Behind this conception, many invented and re-invented traditions have emerged to bridge the gaps between rapid technological and urban evolution and the slow unfolding of past social identities, but also as a defense of their heritage (HOBSBAWM, 2002).
The instruments of cultural mediation
The resources or instruments of heritage cultural mediation can be material (movable, immovable or local objects), immaterial (traditions, ways of life, knowledge, living cultures) and, on a symbolic level, the concept of heritage itself (ESPERANÇA, 1997).
Cultural Mediation
The mediator. The communicator
He is the element that brings two actors together in the field where they converge. Their role is that of a pedagogical communicator: captivating and keeping the audience’s attention, converting the context of the object into accessible information, defining rules and limits, listening to questions, formulating answers, creating bonds.

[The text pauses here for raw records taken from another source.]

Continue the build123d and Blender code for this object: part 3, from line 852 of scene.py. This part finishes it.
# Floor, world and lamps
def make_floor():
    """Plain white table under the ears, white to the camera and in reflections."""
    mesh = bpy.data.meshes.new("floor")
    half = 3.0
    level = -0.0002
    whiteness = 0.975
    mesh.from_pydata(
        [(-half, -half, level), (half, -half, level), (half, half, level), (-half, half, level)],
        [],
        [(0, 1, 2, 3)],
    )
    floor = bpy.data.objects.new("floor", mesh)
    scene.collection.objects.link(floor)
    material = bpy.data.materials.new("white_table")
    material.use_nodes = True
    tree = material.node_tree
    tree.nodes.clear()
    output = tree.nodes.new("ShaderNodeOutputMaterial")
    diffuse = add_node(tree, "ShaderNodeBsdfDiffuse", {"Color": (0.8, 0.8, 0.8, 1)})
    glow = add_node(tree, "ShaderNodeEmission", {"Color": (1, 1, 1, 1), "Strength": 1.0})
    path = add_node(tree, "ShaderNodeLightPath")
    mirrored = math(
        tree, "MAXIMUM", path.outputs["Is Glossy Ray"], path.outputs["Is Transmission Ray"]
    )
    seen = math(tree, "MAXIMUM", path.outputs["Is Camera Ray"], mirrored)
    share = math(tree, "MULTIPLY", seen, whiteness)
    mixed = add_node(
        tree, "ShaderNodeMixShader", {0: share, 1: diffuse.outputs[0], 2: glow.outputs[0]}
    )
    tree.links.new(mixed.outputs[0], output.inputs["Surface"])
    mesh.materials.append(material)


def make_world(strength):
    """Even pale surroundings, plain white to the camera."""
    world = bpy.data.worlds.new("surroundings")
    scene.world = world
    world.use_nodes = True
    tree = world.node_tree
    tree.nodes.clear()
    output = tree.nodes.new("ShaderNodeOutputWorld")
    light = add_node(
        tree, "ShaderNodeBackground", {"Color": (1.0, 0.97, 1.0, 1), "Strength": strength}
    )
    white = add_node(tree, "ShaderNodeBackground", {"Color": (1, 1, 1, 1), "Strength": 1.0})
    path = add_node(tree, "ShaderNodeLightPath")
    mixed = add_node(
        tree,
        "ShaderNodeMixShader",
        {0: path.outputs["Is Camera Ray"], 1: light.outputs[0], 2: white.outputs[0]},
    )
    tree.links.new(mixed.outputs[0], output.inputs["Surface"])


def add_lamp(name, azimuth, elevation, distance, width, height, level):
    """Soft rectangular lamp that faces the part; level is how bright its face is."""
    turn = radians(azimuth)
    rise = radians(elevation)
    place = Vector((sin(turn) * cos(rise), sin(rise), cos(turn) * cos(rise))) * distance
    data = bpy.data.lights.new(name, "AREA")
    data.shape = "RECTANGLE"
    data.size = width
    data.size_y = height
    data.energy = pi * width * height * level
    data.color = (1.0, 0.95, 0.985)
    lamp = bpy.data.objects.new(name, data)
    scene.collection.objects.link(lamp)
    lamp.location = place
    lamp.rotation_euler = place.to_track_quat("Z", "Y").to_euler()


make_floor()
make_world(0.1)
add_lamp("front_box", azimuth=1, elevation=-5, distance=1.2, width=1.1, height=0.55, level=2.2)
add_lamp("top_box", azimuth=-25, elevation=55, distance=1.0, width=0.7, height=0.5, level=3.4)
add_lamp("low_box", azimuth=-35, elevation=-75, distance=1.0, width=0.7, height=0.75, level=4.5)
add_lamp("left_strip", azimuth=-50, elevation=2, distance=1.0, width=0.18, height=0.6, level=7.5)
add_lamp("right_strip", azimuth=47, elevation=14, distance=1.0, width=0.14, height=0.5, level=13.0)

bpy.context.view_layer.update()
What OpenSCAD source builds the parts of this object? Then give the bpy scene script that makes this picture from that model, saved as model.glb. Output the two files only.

To be successful in the Cultural Mediation they must have training in communication, animation and interpretation, an appropriate professional profile and frequently undertake research into their audience (because of their constantly changing interests and tendencies).
Professional training
Ana Pagarim Nunes’ (2015) thesis on the training of professionals in this area alerts us to the naturalness of the gaps present in the subject and in the professional profile, as it is an area in development.
“Animator”, “monitor”, “visitor guide”: so many different names for those who perform the same functions. This is because the field is relatively new and has structural gaps, despite the growing demand for its services. We are now at the stage of professionalizing the sector.” (Nunes 2015, 55).
In her proposal for Training Cultural Mediation and Education Professionals, Ana Pagarim Nunes sets out the first guidelines for the mediator’s professional profile, the requirements for their training and the pedagogical tools they should have at their disposal.